In Donna Summer’s and Barbra Streisand’s 1979 hit duet, ‘No more tears’, the refrain ‘Enough is Enough’ articulates the cry of the wounded party in a damaging relationship on the verge of a break-up. Severance is inevitable: the strains have been too great. The phrase’s tautological simplicity seeks to place its message beyond challenge. That which has been endured for so long has reached ‘tipping point’, and one is impelled to act not by choice but necessity, calling time only on the intolerable.
It is a phrase that has become increasingly popular as a slogan within our angry, atomised political culture, being recruited for various single-issue campaigns, pursuing all manner of ends. A promiscuously used part of the popular lexicon, ‘enough is enough’ has recently been deployed in relation to, among other causes, Facebook’s ability to control what is done with its users’ data1; the continued claims of anti-Semitism within the British Labour party2; the need to ‘stand up’ to Russia following the alleged poisoning in Salisbury, UK3; and Donald Trump’s determination to engage in a trade war with China.4 The phrase has recently had particular traction in debates concerning gun control and, relatedly, police brutality towards ethnic minorities in the USA. When the Democrats sat down on the floor of Congress to protest over the lack of gun control legislation, ‘Enough is enough’ was their slogan, as it was again when students protested to state lawmakers and Donald Trump about the February 2018 school shooting in Florida.5 When Jennifer Wolfe wrote on the Huffington Post to decry systemically racist police violence, she echoed others in the Black Lives Matter movement in saying ‘enough is enough’.6
In an age of Sanders, Corbyn, Syriza, Trump, Brexit, not to mention the more extreme and violent decimation of the self-proclaimed centre ground in other parts of the world such as the Middle East, we appear to be living in an age whose increasingly default posture has become precisely ‘enough is enough’. But how does the phrase function materially in the current political climate?

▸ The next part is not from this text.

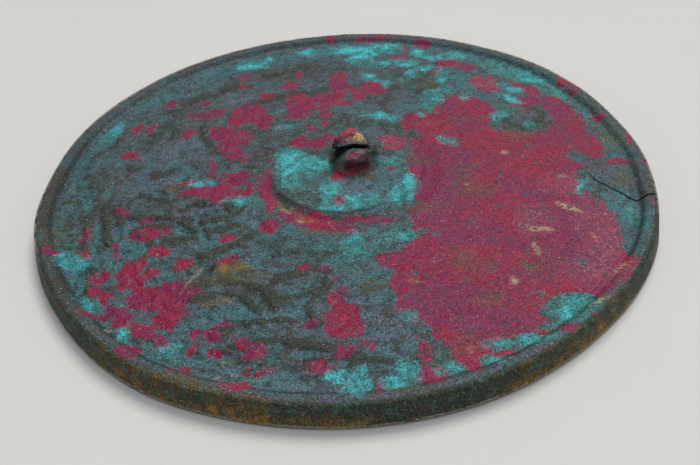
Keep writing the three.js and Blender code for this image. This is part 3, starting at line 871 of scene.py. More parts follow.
CRIMSON = PatinaLayer(
    "crimson",
    shown=patches(
        # The broad field on the right
        (0.46, -0.1, 0.24, 0.4), (0.6, -0.35, 0.2, 0.34), (0.36, -0.55, 0.24, 0.25),
        (0.45, 0.3, 0.11, 0.13), (0.28, 0.28, 0.07, 0.07), (0.36, 0.22, 0.14, 0.1),
        (0.55, 0.06, 0.2, 0.1), (0.72, 0.12, 0.12, 0.08), (0.8, 0.22, 0.055, 0.12),
        (0.78, 0.33, 0.04, 0.06), (0.7, 0.37, 0.08, 0.035), (0.7, 0.45, 0.03, 0.07, 20),
        (0.83, 0.06, 0.045, 0.075), (0.7, -0.02, 0.08, 0.1), (0.14, -0.45, 0.05, 0.045),
        (0.16, -0.62, 0.06, 0.09), (0.3, -0.75, 0.1, 0.07), (0.29, -0.84, 0.035, 0.05),
        (0.37, -0.83, 0.045, 0.025), (0.72, -0.52, 0.08, 0.1), (0.66, -0.62, 0.05, 0.04),
        (0.24, -0.26, 0.05, 0.07), (0.27, -0.03, 0.06, 0.15), (0.66, 0.27, 0.03, 0.05),
        # Upper left
        (-0.15, 0.44, 0.055, 0.09), (-0.06, 0.46, 0.07, 0.055), (0.0, 0.57, 0.042, 0.12),
        (0.02, 0.44, 0.03, 0.03), (-0.05, 0.37, 0.03, 0.03), (-0.33, 0.4, 0.065, 0.06),
        (-0.29, 0.36, 0.03, 0.07), (-0.37, 0.37, 0.03, 0.05), (-0.42, 0.28, 0.045, 0.05),
        (-0.38, 0.19, 0.04, 0.09, 15), (-0.35, 0.24, 0.03, 0.05), (-0.28, 0.52, 0.045, 0.035),
        (-0.2, 0.59, 0.03, 0.03), (-0.46, 0.42, 0.05, 0.032, 45), (-0.53, 0.42, 0.027, 0.017),
        (-0.515, 0.5, 0.02, 0.03), (-0.63, 0.51, 0.02, 0.03), (-0.735, 0.355, 0.02, 0.035),
        (-0.675, 0.34, 0.014, 0.03), (-0.54, 0.3, 0.016, 0.037), (-0.73, 0.18, 0.027, 0.027),
        (-0.37, 0.6, 0.014, 0.025), (-0.37, 0.69, 0.025, 0.025), (-0.44, 0.07, 0.012, 0.05),
        (-0.11, 0.28, 0.02, 0.03), (-0.06, 0.3, 0.015, 0.02), (-0.22, 0.295, 0.015, 0.02),
        (-0.24, 0.025, 0.022, 0.022), (-0.24, 0.095, 0.013, 0.015), (-0.16, 0.67, 0.015, 0.03),
        # Upper right
        (0.11, 0.54, 0.05, 0.045), (0.155, 0.53, 0.02, 0.05), (0.085, 0.49, 0.027, 0.037),
        (0.43, 0.69, 0.045, 0.035), (0.5, 0.65, 0.045, 0.03, -25), (0.385, 0.63, 0.02, 0.03),
        (0.54, 0.54, 0.03, 0.04), (0.59, 0.55, 0.025, 0.03), (0.56, 0.49, 0.05, 0.03),
        (0.26, 0.77, 0.03, 0.02), (0.29, 0.84, 0.012, 0.04), (0.36, 0.87, 0.025, 0.025),
        (0.84, 0.46, 0.022, 0.03), (0.865, 0.41, 0.013, 0.035), (0.91, 0.22, 0.02, 0.02),
        (0.18, 0.935, 0.08, 0.016), (-0.03, 0.94, 0.02, 0.03), (0.26, 0.13, 0.03, 0.035),
        (0.88, -0.055, 0.032, 0.022), (0.82, -0.12, 0.022, 0.03), (0.81, -0.3, 0.014, 0.016),
        (0.94, -0.28, 0.016, 0.03), (0.965, 0.06, 0.01, 0.05), (0.968, -0.08, 0.01, 0.035),
        # Around the platform and to its left
        (-0.14, 0.185, 0.037, 0.042), (-0.09, 0.16, 0.03, 0.042), (-0.05, 0.2, 0.03, 0.03),
        (0.18, 0.15, 0.047, 0.055), (-0.012, -0.165, 0.017, 0.027), (0.15, -0.02, 0.016, 0.014),
        (-0.41, -0.06, 0.12, 0.045, 8), (-0.37, 0.0, 0.06, 0.045), (-0.345, -0.06, 0.055, 0.055),
        (-0.39, -0.1, 0.05, 0.035), (-0.52, 0.0, 0.03, 0.02), (-0.255, -0.09, 0.027, 0.11, 4),
        (-0.245, -0.26, 0.032, 0.03), (-0.17, -0.22, 0.055, 0.035, -30), (-0.09, -0.27, 0.08, 0.04, -15),
        (-0.02, -0.29, 0.05, 0.03), (0.03, -0.31, 0.022, 0.022), (0.05, -0.255, 0.07, 0.014),
        (0.12, -0.27, 0.016, 0.016),
        # Left of the middle
        (-0.6, -0.268, 0.057, 0.02, 15), (-0.57, -0.34, 0.03, 0.025), (-0.8, -0.235, 0.014, 0.02),
        (-0.79, -0.28, 0.013, 0.013), (-0.79, -0.345, 0.023, 0.022), (-0.7, -0.33, 0.012, 0.022),
        (-0.62, -0.205, 0.022, 0.016), (-0.89, -0.325, 0.02, 0.022), (-0.355, -0.315, 0.019, 0.019),
        (-0.49, -0.415, 0.02, 0.022), (-0.36, -0.42, 0.032, 0.016), (-0.07, -0.475, 0.019, 0.017),
        (-0.13, -0.46, 0.012, 0.016), (-0.71, -0.16, 0.012, 0.025, 30),
        # Lower left
        (-0.65, -0.43, 0.037, 0.055), (-0.62, -0.39, 0.017, 0.027), (-0.72, -0.455, 0.022, 0.027),
        (-0.57, -0.455, 0.027, 0.024), (-0.62, -0.49, 0.055, 0.03, -30), (-0.55, -0.55, 0.08, 0.05),
        (-0.5, -0.54, 0.06, 0.05), (-0.46, -0.52, 0.035, 0.022), (-0.5, -0.6, 0.05, 0.05),
        (-0.5, -0.65, 0.037, 0.027), (-0.72, -0.52, 0.027, 0.022), (-0.68, -0.54, 0.022, 0.03),
        (-0.7, -0.605, 0.037, 0.017, -25), (-0.62, -0.64, 0.037, 0.032), (-0.57, -0.68, 0.04, 0.03, -40),
        (-0.52, -0.72, 0.037, 0.018, -40), (-0.65, -0.6, 0.032, 0.022), (-0.6, -0.765, 0.03, 0.03, -35),
        (-0.36, -0.67, 0.022, 0.017), (-0.42, -0.7, 0.022, 0.013), (-0.38, -0.71, 0.022, 0.02),
        (-0.44, -0.75, 0.017, 0.017), (-0.37, -0.775, 0.022, 0.02), (-0.3, -0.75, 0.02, 0.032, 20),
        (-0.27, -0.78, 0.027, 0.027), (-0.47, -0.83, 0.016, 0.012), (-0.44, -0.825, 0.014, 0.014),
        (-0.24, -0.86, 0.022, 0.014), (-0.3, -0.85, 0.014, 0.012), (-0.34, -0.89, 0.022, 0.014),
        (-0.31, -0.9, 0.037, 0.022), (-0.265, -0.95, 0.022, 0.014),
        # Near side
        (-0.03, -0.69, 0.055, 0.067), (-0.05, -0.61, 0.027, 0.032), (-0.11, -0.7, 0.017, 0.012),
        (0.03, -0.78, 0.022, 0.012), (-0.03, -0.8, 0.027, 0.027), (0.165, -0.83, 0.022, 0.047),
        (0.18, -0.9, 0.04, 0.035), (0.06, -0.92, 0.014, 0.027), (-0.1, -0.85, 0.032, 0.017),
        (0.57, -0.785, 0.03, 0.02), (0.63, -0.75, 0.02, 0.02), (0.49, -0.785, 0.02, 0.015),
        (-0.02, -0.57, 0.02, 0.012), (-0.03, -0.53, 0.012, 0.01),
    ),
    spared=patches(
        (0.63, 0.235, 0.1, 0.075), (0.25, 0.2, 0.032, 0.032), (0.77, 0.0, 0.037, 0.032),
        (0.57, -0.71, 0.06, 0.05), (-0.35, -0.055, 0.022, 0.016), (-0.46, -0.01, 0.03, 0.018),
        (0.42, -0.81, 0.09, 0.018), (-0.53, -0.62, 0.012, 0.012), (-0.66, -0.56, 0.018, 0.02),
        (-0.57, -0.62, 0.012, 0.012), (0.07, -0.6, 0.05, 0.08), (0.83, -0.2, 0.05, 0.13),
        (0.62, -0.69, 0.05, 0.045),
    ),
)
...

In relation to gun control and racialised police brutality in the States, it would appear that the bland tautological strength of the statement is posed in direct proportion to the sheer intractability of its opposition. One suspects, after all, that there is no ‘sufficiency’ of black lives that can be lost for the conservative gun lobby for them to renounce the dubious freedom to own dangerous weapons and carry them in public. How many times would one have to say ‘enough is enough’ for the message to get through to those to whom it is directed? How much vocalised anger would be sufficient?
The quantity, volume and shrillness with which the slogan is screamed suggest, perhaps, on some level, that we know it does not mean what it says. The potency of any moral appeal is grounded in its receptibility, after all, and receptibility depends upon positionality, ideology and culture. In a world of multiple and clashing positionalities, ideologies and cultures, the rhetorical weapon that ‘enough is enough’ could embody is blunted, because what ‘enough’ constitutes itself remains in contest. Maybe, then, we say ‘enough is enough’ not really to signal that a tipping point has been reached but as a verbal substitute for change—when we have come to the ‘end of our tether’ but there is still no sign of amelioration at hand. ‘Enough is enough’ might then be a compensation for a lack, perceived or real, of material power. As such, the mantra might be said to work not so much as a rallying call but a prophylactic, its repetition drowning out the complex dialogue that is required for global society to move towards a position where the structural transformations to the political and economic sphere necessary for it to be able to correct some of the seemingly intractable situations it currently faces might be possible.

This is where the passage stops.